L'omelette très politique de Thatcher et Mitterrand

Ici, à la meilleure table du rez-de-chaussée, devant l'une des rosaces de l'abbaye récupérée pendant les travaux, Margaret Thatcher et François Mitterrand ont scellé, le 30 novembre 1988, leur entente cordiale autour d'une omelette. Le Premier ministre anglais et le président français célébraient les cent ans de La Mère Poulard. Mais le déjeuner, éminemment stratégique, fut aussi et surtout l'occasion de discuter des relations avec l'URSS, du désarmement nucléaire et des droits de l'Homme… Le souvenir de cette rencontre au sommet trône en bonne place parmi toutes les photos qui s'étalent sur les murs de la salle de restaurant.

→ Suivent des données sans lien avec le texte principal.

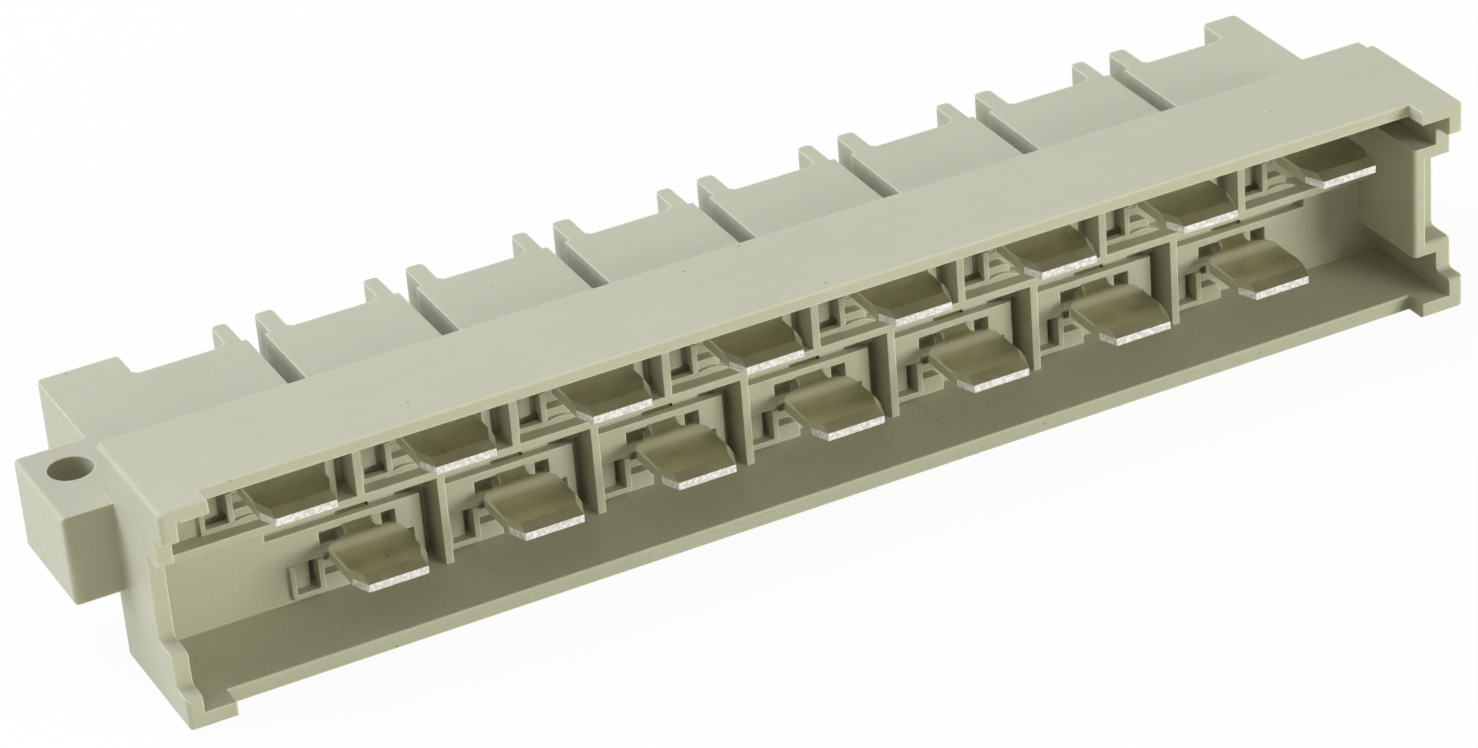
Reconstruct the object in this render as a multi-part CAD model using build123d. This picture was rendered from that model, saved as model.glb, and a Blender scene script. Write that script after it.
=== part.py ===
"""Board half of a two-part power connector for a plug-in rack board.

One grey-green moulding carries two staggered rows of flat blade contacts. The
shroud round the blades faces -Y, the solder tails leave through the open
underside behind it, and an ear at each end takes a screw down to the board.
Sizes below count Y from the front of the shroud's corner lugs and Z from its
underside. The finished pieces are then moved to the part's own frame, whose
origin lies midway between the two screw holes on the face that meets the board.
"""

import math
import os

from build123d import *

os.makedirs("parts", exist_ok=True)

# Contact rows, all in millimetres
pitch = 10.16
upper_count = 8
field_shift = 1.27
end_margin = 8.89
row_rise = 6.29

# Blade contacts, bent from one strip
strip_thickness = 0.77
blade_width = 4.85
blade_front = 2.2
blade_under = 3.88
tip_width = 3.86
tip_taper = 1.3
tip_face = 0.5
tip_bevel = 0.85
corner_bevel = 0.35
side_round = 0.15
shoulder_front = 7.0
shoulder_run = 0.45
knee_width = 4.2
neck_run = 0.3
neck_width = 1.9
neck_behind_shroud = 0.2
flare_run = 0.5
strip_width = 3.8
shoulder_round = 0.3
blade_bend_radius = 2.0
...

C’est devant une omelette de La Mère Poulard que François Mitterrand et Margaret Thatcher ont signé leur entente cordiale en 1988./LP/Guillaume Georges
C’est devant une omelette de La Mère Poulard que François Mitterrand et Margaret Thatcher ont signé leur entente cordiale en 1988./LP/Guillaume Georges  

D'autres viennent avaler une omelette pour provoquer la chance… lors du scrutin présidentiel. « Il se dit que si l'on vient au mont Saint-Michel sans manger à La Mère Poulard, cela porte malheur aux élections, glisse Eric Bellon. Depuis qu'Edouard Balladur est venu en 1995 mais qu'il a préféré déjeuner à Saint-Malo, tous les candidats qui visite l'abbaye s'arrêtent chez nous. » A l'image de Nicolas Sarkozy ou François Hollande, suspendus dans l'escalier. Emmanuel Macron ne fait - pour l'instant - pas partie de la collection de VIP de La Mère Poulard. Seule sa femme, Brigitte, est venue discrètement, en mars 2018, suivre « une leçon de battage d'omelette ». Si la visite n'était pas officielle, une photo a tout de même été accrochée dans la grande salle du restaurant.

La recette : l’omelette
Le secret de cette omelette : des œufs battus pendant… près d’une heure. LP/Guillaume Georges

Promis, juré, il n’y a pas de potion magique pour concocter une omelette de La Mère Poulard. Uniquement la force du poignet. « Et le strict respect d’un ensemble de savoir-faire réalisé depuis 1888 », prévient Eric Bellon, le directeur général du groupe. La recette : des œufs, battus dans des culs-de-poule en cuivre - fabriqués à Villedieu-les-Poêles, à une cinquantaine de kilomètres - pendant… « près d’une heure » ! On obtient alors une émulsion quasi crémeuse qu’il faut laisser reposer une petite heure et battre de nouveau trois minutes avant la cuisson. Là, tout se joue devant la cheminée où Annette Poulard cuisait ses omelettes. Dans une poêle en fonte, l’omelettier jette du beurre salé d’Isigny puis laisse cuire environ cinq minutes avant de glisser l’omelette, en portefeuille, dans une grande assiette.